Most recombinant vector vaccines in poultry use herpesvirus of turkeys (HVT) as a backbone. HVT is non-pathogenic, which means that it won’t make the birds sick, have a performance cost or interfere with modified-live vaccines. In addition, the large size of the virus makes it feasible to add the genetic material of another virus or two, like IBDV, NDV or infectious laryngotracheitis virus (ILTV), to the vaccine and adapt to improve control over different viral strains.

“Every five to seven years, we start to see another infectious bronchitis variant,” Cookson said. “That’s just going to up the ante, so we’ll always have to be adjusting to the field situation. Even though we don’t have recombinant vaccines for IBV, per se, the recombinants will be instrumental in helping us manage our respiratory health programs into the future.”

Recombinant vaccines tend to be more expensive than live vaccines to control poultry diseases, but they can be more effective and don’t cause vaccine reactions, so producers must weigh the costs and benefits before deciding on what type of vaccine to use.

Vaccinating in the hatchery, vs on farm

Another benefit of administering recombinant vaccines in ovo at the hatchery is they can improve effectiveness and save on needed labor at the farm.

“It allows us to have 100% coverage, whereas when you’re field vaccinating, you’re lucky to maybe get 80-90% coverage,” he said.

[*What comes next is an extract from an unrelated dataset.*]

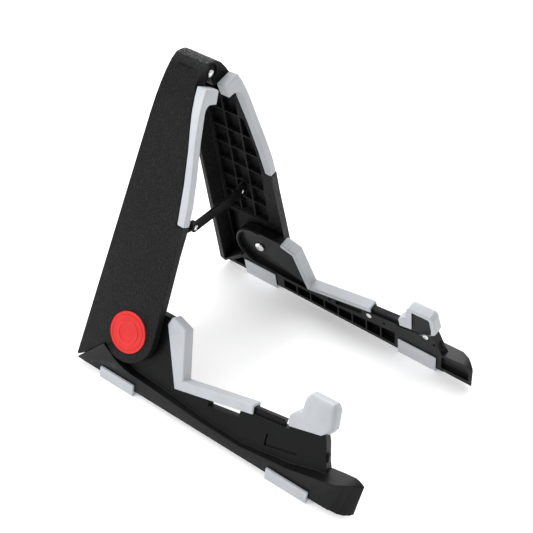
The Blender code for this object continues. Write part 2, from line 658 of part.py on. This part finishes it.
def pivot_hardware(side):
    """Disc, nut, washer and bolt at the arm's pivot. The arm turns; these stay with the panel."""
    centre = (PIVOT_Y, PIVOT_T)
    disc = [(DISC_IN, DISC_R), (DISC_IN + 1.2, DISC_R), (DISC_IN + 1.6, DISC_R - 0.5), (DISC_IN + 1.6, 12.0)]
    disc += [(DISC_IN + 2.1, 11.6), (DISC_IN + 2.1, 9.4), (DISC_IN + 1.6, 9.0)]
    build(side.name + "_disc_cap", side, [turned(centre, disc, 48, "n")], "red")
    ring = [(WEB_OUT + GAP, 10.0), (WEB_OUT + GAP + WASHER_THICK, 10.0)]
    ring += [(WEB_OUT + GAP + WASHER_THICK, BOLT_R + 0.3), (WEB_OUT + GAP, BOLT_R + 0.3)]
    build(side.name + "_friction_washer", side, [turned(centre, ring, 24, "n")], "washer", hoop=True)
    nut = build(side.name + "_pivot_nut", side, [turned(centre, [(NUT_IN, NUT_R), (NUT_IN + 4.0, NUT_R)], 6, "n")],
                "steel")
    bore = turned(centre, [(NUT_IN - 5.0, BOLT_R + 0.1), (NUT_IN + 9.0, BOLT_R + 0.1)], 16, "n")
    cut(nut, build(side.name + "_nut_bore", side, [bore], None))
    bolt = [(5.2, 3.6), (5.9, 5.1), (8.6, 5.6), (8.6, BOLT_R), (24.9, BOLT_R)]
    build(side.name + "_pivot_bolt", side, [turned(centre, bolt, 32, "n")], "steel")


def arm_screws(side):
    origin = (0.0, PIVOT_Y, PIVOT_T)
    for label, (spot, radius, depth) in SCREW_SPOTS.items():
        head = WEB_IN - GAP
        profile = [(head - 1.3, radius * 0.45), (head - 1.1, radius * 0.75), (head - 0.5, radius), (head, radius)]
        profile += [(head, radius * 0.5), (depth, radius * 0.5)]
        slot = "dark_steel" if label == "small_screw" else "steel"
        build(side.name + "_" + label, side, [turned(spot, profile, 12, "n")], slot, side.pivot, origin)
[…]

Move away from antibiotics

The move away from antibiotic use in the poultry industry in recent years has also fueled interest in recombinant vaccines.

Antibiotic use in poultry and other livestock has decreased over the past few years  due to growing  consumer concerns of bacteria acquiring antibiotic resistance. 

“This puts more pressure on bird health in general,” Cookson said. “IBD and Newcastle vaccine reactions become an easier target and opportunity for things to become awry when you have a secondary bacterium that can take advantage of any level of respiratory disease or immune suppression.”